** start Records for this exercise **
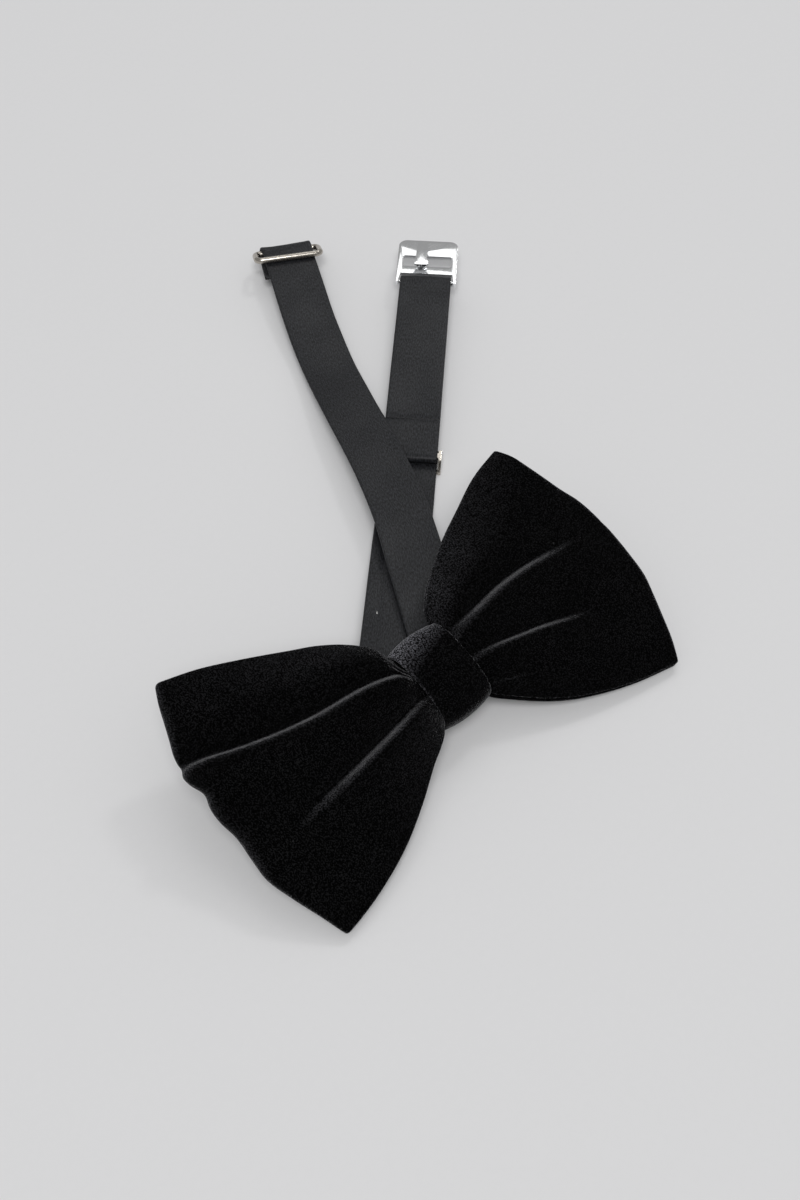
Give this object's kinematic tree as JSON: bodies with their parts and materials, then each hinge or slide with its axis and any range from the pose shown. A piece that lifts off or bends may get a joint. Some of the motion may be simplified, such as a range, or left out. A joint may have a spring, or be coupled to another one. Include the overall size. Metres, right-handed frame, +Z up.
{
  "type": "bow tie",
  "caption": "Pre-tied velvet butterfly bow tie lying face up, its satin neckband arms crossed above it, one ending in a hook and the other in a ring, with a length slide.",
  "frame": {"origin": "on the table, under the middle of the whole tie's box", "axes": "+X along the bow to its right wing, +Y from the bow towards the ends of the neckband, +Z up out of the table"},
  "size_m": [0.2122, 0.2244, 0.029],
  "materials": {
    "velvet": "matte pile",
    "satin": "satin",
    "canvas": "matte",
    "felt": "matte",
    "thread": "satin",
    "nickel": "satin",
    "bright_chrome": "polished"
  },
  "bodies": {
    "bow_and_neckband": {"left_wing": "velvet", "right_wing": "velvet", "left_interlining": "canvas", "right_interlining": "canvas", "knot_wrap": "velvet", "knot_padding": "felt", "waist_binding": "thread", "knot_stitches": "thread", "neckband_centre": "satin", "neckband_hook_arm": "satin", "hook_arm_interlining": "felt", "neckband_eye_arm": "satin", "eye_arm_interlining": "felt", "eye_bartack": "thread"},
    "slide": {"slider_frame": "nickel", "adjuster_band": "satin", "adjuster_bartack": "thread"},
    "hook_end": {"hook_loop": "satin"},
    "hook": {"hook": "bright_chrome"},
    "eye_ring": {"eye_ring": "nickel"}
  },
  "joints": [
    {"name": "slider_travel", "type": "slide", "parent": "bow_and_neckband", "child": "slide", "axis": [0.7204, 0.6908, 0.0619], "range_m": [0, 0.06]},
    {"name": "hook_loop_follow", "type": "slide", "parent": "slide", "child": "hook_end", "axis": [0.7204, 0.6908, 0.0619], "range_m": [-0.03, 0]},
    {"name": "hook_swing", "type": "hinge", "parent": "hook_end", "child": "hook", "pos_m": [0.0851, 0.05827, 0.0073], "axis": [0.6921, -0.7218, 0], "range_deg": [-18, 100]},
    {"name": "eye_swing", "type": "hinge", "parent": "bow_and_neckband", "child": "eye_ring", "pos_m": [0.06, 0.1058, 0.00634], "axis": [-0.866, 0.5, 0], "range_deg": [0, 185]}
  ],
  "couplings": [
    {"joint": "hook_loop_follow", "follows": "slider_travel", "ratio": -0.5}
  ]
}
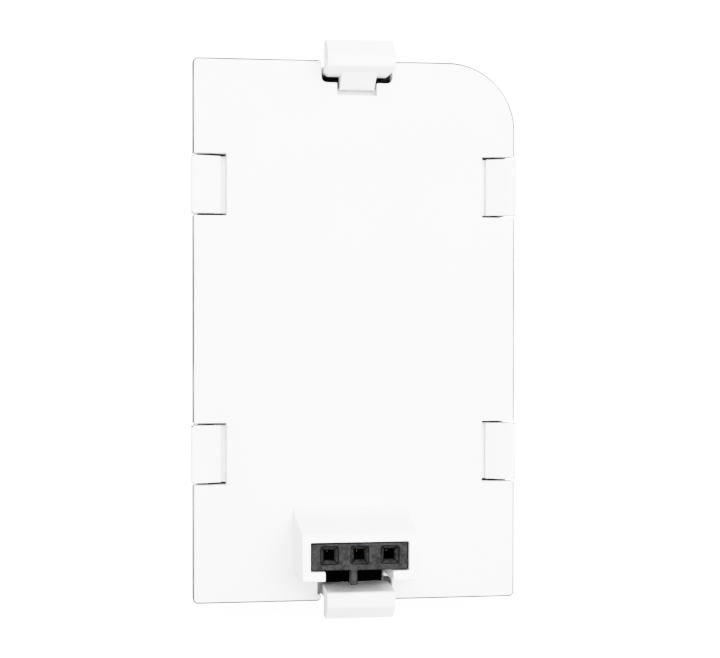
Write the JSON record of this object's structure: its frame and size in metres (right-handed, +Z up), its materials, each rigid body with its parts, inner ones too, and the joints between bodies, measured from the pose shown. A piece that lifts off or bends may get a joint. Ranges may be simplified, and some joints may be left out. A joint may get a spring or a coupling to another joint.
{
  "type": "clip-in battery module",
  "caption": "Slim clip-in rechargeable battery module with side snap arms, a sprung release latch, a fixed hook and a shrouded socket.",
  "frame": {"origin": "middle of the cover plate's outer face, which seats against the host's bay", "axes": "+X across the module, +Y into the case away from the seat face, +Z up the module towards the release latch"},
  "size_m": [0.0282, 0.0131, 0.0492],
  "materials": {
    "white_plastic": "satin moulded",
    "black_plastic": "matte glass-filled",
    "contact_metal": "gold flashed",
    "board": "satin solder mask",
    "package": "matte",
    "ceramic_part": "fired",
    "cell_pouch": "satin laminate",
    "nickel": "satin",
    "tape": "gloss film",
    "foam": "open cell",
    "label": "satin film"
  },
  "bodies": {
    "case": {"rear_tray": "white_plastic", "front_cover": "white_plastic", "socket_housing": "black_plastic", "contact_positive": "contact_metal", "contact_sense": "contact_metal", "contact_negative": "contact_metal", "protection_chip": "package", "switch_transistors": "package", "sense_resistor": "package", "fuse": "ceramic_part", "thermistor": "package", "filter_capacitor": "ceramic_part", "battery_cell": "cell_pouch", "protection_board": "board", "cell_tab_positive": "nickel", "cell_tab_negative": "nickel", "insulating_tape": "tape", "front_foam_pad": "foam", "rear_foam_pad": "foam", "end_foam_pad": "foam", "blank_label": "label"},
    "snap_left_upper": {"snap_arm_left_upper": "white_plastic"},
    "snap_left_lower": {"snap_arm_left_lower": "white_plastic"},
    "snap_right_upper": {"snap_arm_right_upper": "white_plastic"},
    "snap_right_lower": {"snap_arm_right_lower": "white_plastic"},
    "latch": {"release_latch": "white_plastic"}
  },
  "joints": [
    {"name": "latch_press", "type": "hinge", "parent": "case", "child": "latch", "pos_m": [0.0001, 0.0057, 0.0223], "axis": [1, 0, 0], "range_deg": [0, 4.5], "stiffness_Nm_per_rad": 0.7},
    {"name": "snap_left_upper_flex", "type": "hinge", "parent": "case", "child": "snap_left_upper", "pos_m": [-0.01313, 0.0057, 0.0125], "axis": [0, 0, -1], "range_deg": [0, 7], "stiffness_Nm_per_rad": 0.26},
    {"name": "snap_left_lower_flex", "type": "hinge", "parent": "case", "child": "snap_left_lower", "pos_m": [-0.01313, 0.0057, -0.0105], "axis": [0, 0, -1], "range_deg": [0, 7], "stiffness_Nm_per_rad": 0.26},
    {"name": "snap_right_upper_flex", "type": "hinge", "parent": "case", "child": "snap_right_upper", "pos_m": [0.01313, 0.0057, 0.0125], "axis": [0, 0, 1], "range_deg": [0, 7], "stiffness_Nm_per_rad": 0.26},
    {"name": "snap_right_lower_flex", "type": "hinge", "parent": "case", "child": "snap_right_lower", "pos_m": [0.01313, 0.0057, -0.0105], "axis": [0, 0, 1], "range_deg": [0, 7], "stiffness_Nm_per_rad": 0.26}
  ]
}
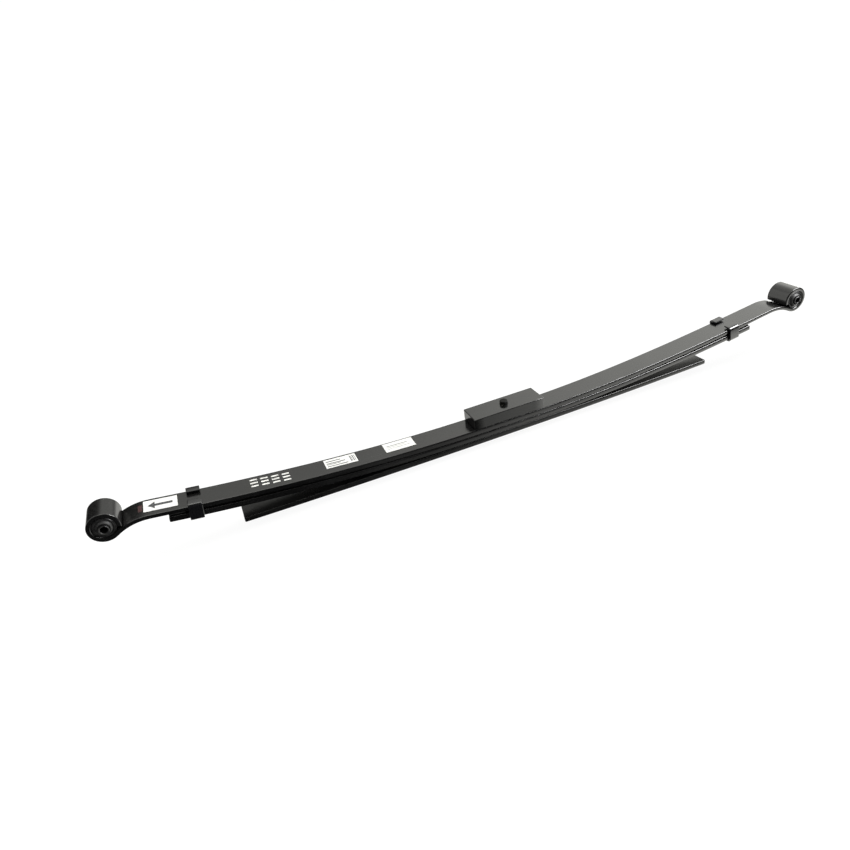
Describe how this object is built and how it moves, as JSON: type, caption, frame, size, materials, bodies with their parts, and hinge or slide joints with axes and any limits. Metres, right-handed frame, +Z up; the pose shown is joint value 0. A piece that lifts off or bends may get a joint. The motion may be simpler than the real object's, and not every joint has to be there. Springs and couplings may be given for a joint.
{
  "type": "leaf spring",
  "caption": "Vehicle leaf spring pack: eyed main leaf with rubber bushes, backing leaf, helper leaf, spacer block on a centre bolt, riveted rebound clips.",
  "frame": {"origin": "middle of the bottom of the whole spring's box; the centre bolt's axis is 18.3 mm towards the rear eye from it, and the main leaf's clamped top face is 49.2 mm above it", "axes": "+X along the spring towards the rear eye, +Y across the leaves along the eye axes, +Z up, out of the spacer block's top face along the centre bolt"},
  "size_m": [1.7516, 0.073, 0.1462],
  "materials": {
    "leaf_paint": "semi-gloss black paint over rolled spring steel",
    "block_paint": "semi-gloss black paint",
    "clip_paint": "semi-gloss black paint on bent strap",
    "bolt_steel": "painted steel fastener",
    "rubber": "moulded black rubber",
    "sleeve_steel": "dark phosphated steel tube",
    "liner_plastic": "black anti-friction plastic",
    "label_paper": "white self-adhesive paper"
  },
  "bodies": {
    "centre_pack": {"main_leaf": "leaf_paint", "second_leaf": "leaf_paint", "helper_leaf": "leaf_paint", "spacer_block": "block_paint", "centre_bolt": "bolt_steel", "centre_bolt_nut": "bolt_steel"},
    "front_arm": {"front_clip": "clip_paint", "front_clip_rivet": "clip_paint", "front_tip_liner": "liner_plastic", "front_bush_shell": "sleeve_steel", "front_bush_rubber": "rubber", "front_label": "label_paper", "stock_label": "label_paper", "inspection_label": "label_paper"},
    "rear_arm": {"rear_clip": "clip_paint", "rear_clip_rivet": "clip_paint", "rear_tip_liner": "liner_plastic", "rear_bush_shell": "sleeve_steel", "rear_bush_rubber": "rubber"},
    "front_sleeve": {"front_bush_sleeve": "sleeve_steel"},
    "rear_sleeve": {"rear_bush_sleeve": "sleeve_steel"}
  },
  "joints": [
    {"name": "front_arm_flex", "type": "hinge", "parent": "centre_pack", "child": "front_arm", "pos_m": [-0.1847, 0, 0.04016], "axis": [0, -1, 0], "range_deg": [-1, 3.6], "stiffness_Nm_per_rad": 6500, "deforming": ["main_leaf", "second_leaf"]},
    {"name": "rear_arm_flex", "type": "hinge", "parent": "centre_pack", "child": "rear_arm", "pos_m": [0.2153, 0, 0.04016], "axis": [0, 1, 0], "range_deg": [-1, 4], "stiffness_Nm_per_rad": 6500, "deforming": ["main_leaf", "second_leaf"]},
    {"name": "front_sleeve_twist", "type": "hinge", "parent": "front_arm", "child": "front_sleeve", "pos_m": [-0.8445, 0, 0.11036], "axis": [0, 1, 0], "range_deg": [-15, 15], "stiffness_Nm_per_rad": 60},
    {"name": "rear_sleeve_twist", "type": "hinge", "parent": "rear_arm", "child": "rear_sleeve", "pos_m": [0.8445, 0, 0.11476], "axis": [0, 1, 0], "range_deg": [-15, 15], "stiffness_Nm_per_rad": 60}
  ]
}
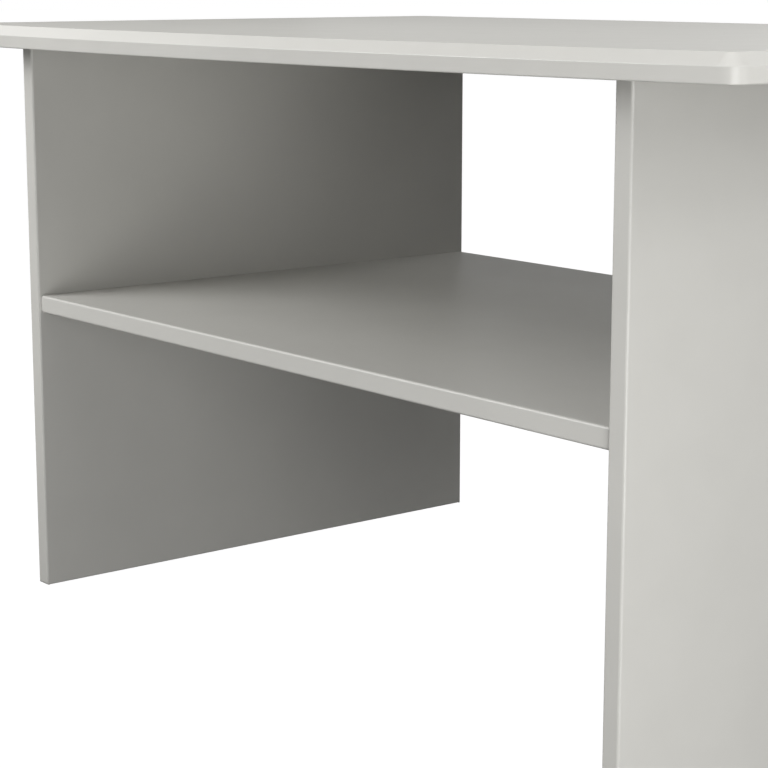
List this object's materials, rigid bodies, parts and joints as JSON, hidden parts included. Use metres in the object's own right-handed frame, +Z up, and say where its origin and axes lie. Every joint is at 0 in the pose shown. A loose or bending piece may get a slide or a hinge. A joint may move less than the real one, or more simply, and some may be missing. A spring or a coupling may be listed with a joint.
{
  "type": "desk",
  "caption": "Bow-fronted desk: bevelled top overhanging two slab ends, tied together by a full-depth shelf at mid height.",
  "frame": {"origin": "on the floor, under the middle of the whole desk in plan (middle of its width and of its depth with the bow)", "axes": "+Z up, -Y towards the bowed front where the user stands, +X to that user's right, along the width"},
  "size_m": [1.354, 0.84, 0.7215],
  "materials": {
    "board_finish": "satin light grey coated fibreboard",
    "edging_plastic": "satin light grey edging, 3 mm thick",
    "dowel_beech": "bare beech",
    "bolt_steel": "zinc-plated steel",
    "cam_zinc": "die-cast zinc alloy"
  },
  "bodies": {
    "root": {"desktop": "board_finish", "end_panel_left": "board_finish", "end_panel_right": "board_finish", "shelf": "board_finish", "edging_left_front": "edging_plastic", "edging_left_rear": "edging_plastic", "edging_left_floor": "edging_plastic", "edging_right_front": "edging_plastic", "edging_right_rear": "edging_plastic", "edging_right_floor": "edging_plastic", "edging_shelf_front": "edging_plastic", "edging_shelf_rear": "edging_plastic", "dowels_top_left": "dowel_beech", "dowels_top_right": "dowel_beech", "dowels_shelf_left": "dowel_beech", "dowels_shelf_right": "dowel_beech", "cam_bolts_left": "bolt_steel", "cam_bolts_right": "bolt_steel", "cams_left": "cam_zinc", "cams_right": "cam_zinc"}
  },
  "joints": []
}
** end Records for this exercise **
* _The task_
Pick out the lines that include the word "each" and write them out.

* _Full output_
Give this object's kinematic tree as JSON: bodies with their parts and materials, then each hinge or slide with its axis and any range from the pose shown. A piece that lifts off or bends may get a joint. Some of the motion may be simplified, such as a range, or left out. A joint may have a spring, or be coupled to another one. Include the overall size. Metres, right-handed frame, +Z up.
Write the JSON record of this object's structure: its frame and size in metres (right-handed, +Z up), its materials, each rigid body with its parts, inner ones too, and the joints between bodies, measured from the pose shown. A piece that lifts off or bends may get a joint. Ranges may be simplified, and some joints may be left out. A joint may get a spring or a coupling to another joint.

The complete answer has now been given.